4 of 650 comments (clear)

  1. Is anyone really surprised? by db32 · · Score: 0, Flamebait

    With all of the nonsense about teaching garbage like Intelligent Design as science its no wonder kids abilies are going down the tubes. It isn't just the schools either, because they are going home or going to their friends places and getting bombarded with this innane fundamentalist drivel. I mean really, theology maybe, but this stuff is absolutely not science, it is purely psuedoscience...cuz you know...we have all that evidence that the world is only 6,000 years old that those non God fearing scientists just ignore. What ever...

    Personally, if I were a supreme being creditied with creating all of existance, I would be pretty offended by some hairless monkeys insisiting that I am unable to create things in a complex fashion that they aren't capable of understanding.

    --
    The only change I can believe in is what I find in my couch cushions.
  2. No wonder by Anonymous Coward · · Score: 0, Flamebait

    You've got an administration that runs in a religious pretext... what did you expect? A push for science? Another problem is mainstream media. Just spent a day counting how many times CNN mentions God or shows "news" on religious topics. You're dumbing down the population. God is a belief, and believing is not science. What you'll end up with is a population that explains things in the pretext of God and religion. Of course, it's easier to explain natural disasters like the Indian ocean earthquake/tsunami and hurricane Katrina with God instead of the scientific reasons why they happen.

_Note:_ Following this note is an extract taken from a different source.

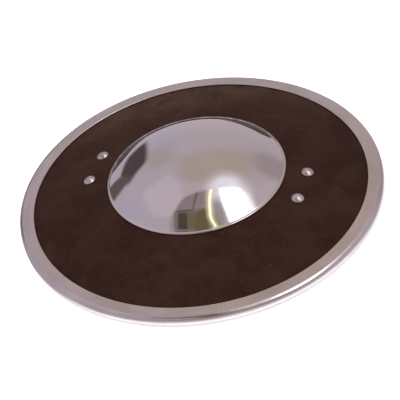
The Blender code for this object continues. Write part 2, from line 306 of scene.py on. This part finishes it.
def addKeyLight(look):
    fall = math.radians(math.hypot(look["keySide"], look["keyAway"]))
    level = (Vector(look["sideAxis"]) * look["keySide"]
             + Vector(look["awayAxis"]) * look["keyAway"]).normalized()
    toward = level * math.sin(fall) + Vector((0, 0, math.cos(fall)))
    data = bpy.data.lights.new("keyLight", "AREA")
    data.shape = "RECTANGLE"
    data.size = look["keySize"][0]
    data.size_y = look["keySize"][1]
    data.energy = look["keyPower"]
    key = bpy.data.objects.new("keyLight", data)
    back = toward.normalized()
    across = (Vector(look["sideAxis"]) - back * back.dot(Vector(look["sideAxis"]))).normalized()
    turn = Matrix((across, back.cross(across), back)).transposed().to_4x4()
    key.matrix_world = Matrix.Translation(back * look["keyDistance"]) @ turn
    key.visible_camera = False
    key.visible_glossy = False
    bpy.context.scene.collection.objects.link(key)


lightStudio(studio)
addKeyLight(studio)
print("studio lit")


# Helpers for the pieces
def addPiece(name, shape, material, replaced):
    mesh = bpy.data.meshes.new(name)
    shape.to_mesh(mesh)
    shape.free()
    for polygon in mesh.polygons:
        polygon.use_smooth = True
    piece = bpy.data.objects.new(name, mesh)
    mesh.materials.append(material)
    bpy.context.scene.collection.objects.link(piece)
    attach(piece, "root")
    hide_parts(replaced)
    return piece


def evenNormals(piece):            # keeps flat faces flat beside their rounded edges
    weighted = piece.modifiers.new("evenNormals", "WEIGHTED_NORMAL")
    weighted.weight = 100
    weighted.keep_sharp = True


def lastVertex(made):
    return [item for item in made["geom_last"] if isinstance(item, bmesh.types.BMVert)][0]


def swingArc(shape, start, middle, angle, steps):
    made = bmesh.ops.spin(shape, geom=[start], cent=middle, axis=(0, 1, 0), angle=angle,
                          steps=steps, use_duplicate=False)
    return lastVertex(made)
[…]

  3. Re:That's what happens by Anonymous Coward · · Score: 0, Flamebait

    The decline in science reasoning has nothing to do with the teaching of ID. There are declines everywhere! Ask a modern high school graduate some basic questions in math, history, grammar, government, etc. It will be more enjoyable if you bring a buzzer. But even then you may break out in tears over the future of American youth.

    The decline has more to do with the fact that we don't hold anyone who enters or leaves a school to any standard whatsoever. We just assume that pouring more money into the schools will fix our lack of making students study. We have politicians on one side claiming that a HS diploma is a *right*, and doing everything they can defeat any program that would test prospective graduates, and on the other side we have teachers unions who force local school districts to retain every teacher regardless of how they perform (compare the number of firings in the New York City school district to any company of comparable size and education).

    The last thing that the politicians and unions care about is education. Neither of them gain anything from that.

  4. Re:That's what happens by hackwrench · · Score: 0, Flamebait

    What's in the paper is what a broad section of people are interested in... i.e. what society deems important. Newspapers change to cover what a society views as important because that is what sells.

    The point I've been trying to make is that society needs to revalue what it thinks is important or else it won't be a society for much longer.

    When I was a kid, I wasn't in a sports team. What should I care what kids in sports teams do? But there they are in the city's paper, not the school's paper to parents with kids in sports teams.